Holy Books

Just read an interesting piece at Barna.org.  According to Barna research, 84% of people asked (1003 adults surveyed) considered the Bible a Holy book.  Thirty-eight percent of those 84% classified themselves as a non-Christian.  It is broken down even more depending on race and gender.  Article here.  

In the survey, two dozen different books were answered as being “holy books” by those questioned.  

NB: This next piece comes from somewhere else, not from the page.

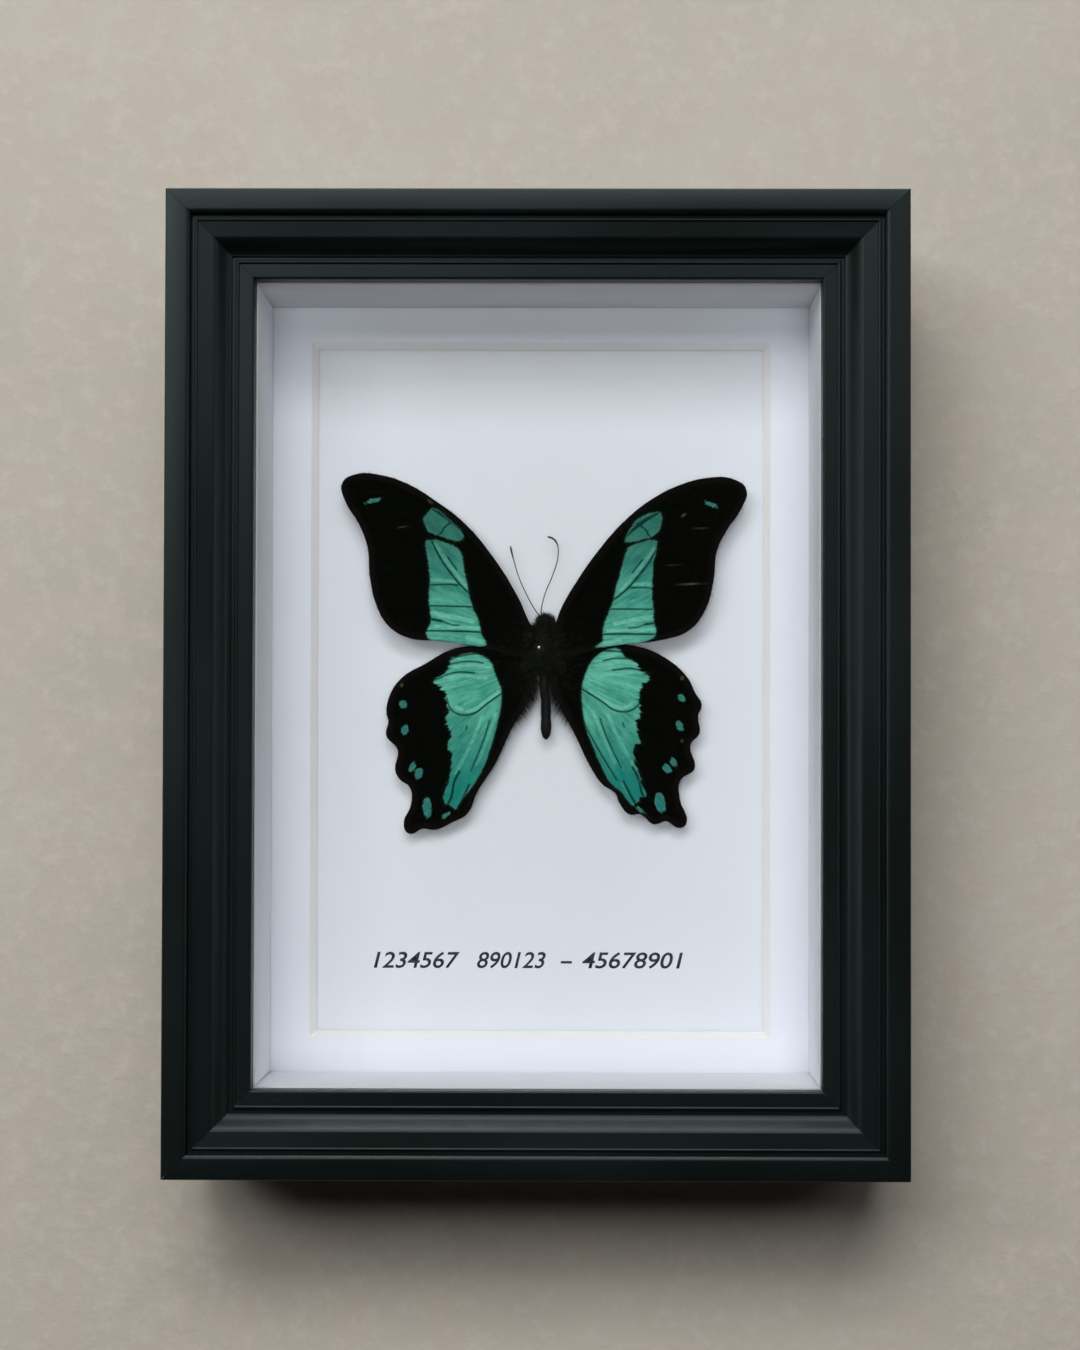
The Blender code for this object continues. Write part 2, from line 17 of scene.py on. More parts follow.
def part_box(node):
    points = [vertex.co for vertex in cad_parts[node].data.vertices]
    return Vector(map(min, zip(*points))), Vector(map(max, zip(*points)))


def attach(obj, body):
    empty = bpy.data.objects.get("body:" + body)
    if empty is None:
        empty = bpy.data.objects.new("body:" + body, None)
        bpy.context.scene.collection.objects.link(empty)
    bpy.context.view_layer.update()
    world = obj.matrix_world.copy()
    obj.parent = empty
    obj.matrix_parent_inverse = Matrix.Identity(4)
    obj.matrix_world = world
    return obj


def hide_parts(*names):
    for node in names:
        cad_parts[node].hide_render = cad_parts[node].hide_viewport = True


bl_info = {
    "name": "Framed Butterfly",
    "version": (1, 0, 0),
    "blender": (4, 5, 0),
    "location": "View3D > Sidebar > Butterfly",
    "description": "Builds and finishes a spread butterfly in a glazed box frame",
    "category": "Object",
}

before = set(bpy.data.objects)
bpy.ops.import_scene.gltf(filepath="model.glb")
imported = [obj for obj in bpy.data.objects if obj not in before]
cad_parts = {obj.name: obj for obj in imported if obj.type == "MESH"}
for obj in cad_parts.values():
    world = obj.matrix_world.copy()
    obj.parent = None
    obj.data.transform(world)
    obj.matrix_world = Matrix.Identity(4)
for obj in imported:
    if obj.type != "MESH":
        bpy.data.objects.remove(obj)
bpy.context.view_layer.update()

MM = 0.001
FRONT_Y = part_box("rail_top")[0].y
BACK_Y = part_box("rail_top")[1].y
OUTER_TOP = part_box("rail_top")[1].z
OUTER_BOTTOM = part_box("rail_bottom")[0].z
OUTER_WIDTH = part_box("rail_right")[1].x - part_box("rail_left")[0].x
OUTER_HEIGHT = OUTER_TOP - OUTER_BOTTOM
CENTRE_Z = (OUTER_TOP + OUTER_BOTTOM) / 2
CARD_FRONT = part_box("mount_card")[0].y
BODY_MIDDLE_Y = (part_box("butterfly_body")[0].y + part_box("butterfly_body")[1].y) / 2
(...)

“Although two dozen documents were named by respondents as constituting sacred literature, only three other books were labeled as such by at least 1% of the public. Those included the Koran (deemed a holy book by 4%); the Book of Mormon (3%); and the Torah (2%). Muslims, whose holy book is the Koran, represent about one-half of one percent of the nation’s population. Mormons, who include the Book of Mormon as one of their sacred texts, are roughly 2% of America. Jews, who include the Torah among their holy documents, are also about 2% of the adult public.

Among the books listed by one-half of one percent but less than 1% were the Bhagavad Gita (revered by Hindus), the Talmud (a Jewish text), and Teachings of the Buddha (which is esteemed by Buddhists).

In addition, several other books were mentioned: Civil Disobedience by Henry David Thoreau, Dianetics by L. Ron Hubbard, Mein Kampf by Adolph Hitler, Secret Book by Rhonda Byrne, and Quiet Strength by football coach Tony Dungy.”

Thus we see a wide array of accepted literature within the world as being holy and sacred texts.  This is the type of culture we are living in.  Christianity doesn’t even just see the Bible as being the only Holy Book.  Evangelical Christians – 99% of them see the Bible as THE ONLY Holy Book.  Other “forms of Christianity” though allow leeway in their views, including the Book of Mormon and the Koran.  

Thus, it brings me to the entire point of this whole post.  How much do we know?  These statistics are alarming.  Sure, a lot of people highly value the Bible and consider it holy, but they allow other books to creep into their ideas of what is a holy book.  How much do we know?  I own a copy of the Book of Mormon, but I’ve yet to crack it.  You can find copies of the Koran in English (as offensive as that may be to some Muslims), but we don’t read it.  I believe there is so much value at knowing what these other texts say.  We should read them critically.  We should know what they say, because apparently the people we are called to be lights to have read them, or at least know what some of them are about.  My fear is that too many Christians are ignorant of what these texts say (present company included), thus by being ignorant we couldn’t ever hold a conversation with someone.  

Am I the only one seeing the apologetic value of knowing what these other texts say?  It may not be necessary to read every word (although it wouldn’t hurt) but just to read it critically and understand the implications it has within the culture and in relation to Christianity, I see so much value.

With the statistics presented by Barna, I think it’s a call for Christians to wake up and step out of our Christian bubbles, and be prepared to deal with what is lurking outside of ourselves.